Tuning graphene dynamics by mechanical strain

Abstract

Two-dimensional (membrane) materials have been receiving much scientific attention due to their unique material properties that can be used to study the smallest physical phenomena. One such material is graphene, perceived as the holy grail in material physics, due to its unique material properties. Its aspect ratio diminishes the bending rigidity and allows wrinkles, ripples and other morphological imperfections to dominate the mechanical behaviour. Applying tension is a necessity to control these geometrical imperfections and simultaneously opens up pathways to study physical phenomena such as magnetism, superconductivity, optics and much more.
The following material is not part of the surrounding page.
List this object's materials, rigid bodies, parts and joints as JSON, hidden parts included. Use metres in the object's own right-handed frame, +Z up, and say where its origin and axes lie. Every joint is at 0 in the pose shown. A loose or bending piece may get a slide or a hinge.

Typically, this tension is applied using electrostatic forces, which alters amongst others, the electric properties of the material. Mechanically applied tension offers a solution to this problem but comes at the cost of difficult manufacturability. In this work, a new method to incorporate 2D materials with N/MEMS is presented. The dynamics of mechanically tensioned graphene are probed in linear and nonlinear regimes. The former regime finds the exact opposite of what is observed in electrostatically tensioned membranes. The latter shows exotic nonlinear effects that can be tuned by applying tension. Furthermore, it is identified that the dynamics of the MEMS device are coupled to that of the resonating membrane despite their mass and stiffness being roughly five orders of magnitude apart. The bottleneck of this project is the adhesion force between the two is insufficiently strong to apply significant strain allowing slippage to occur.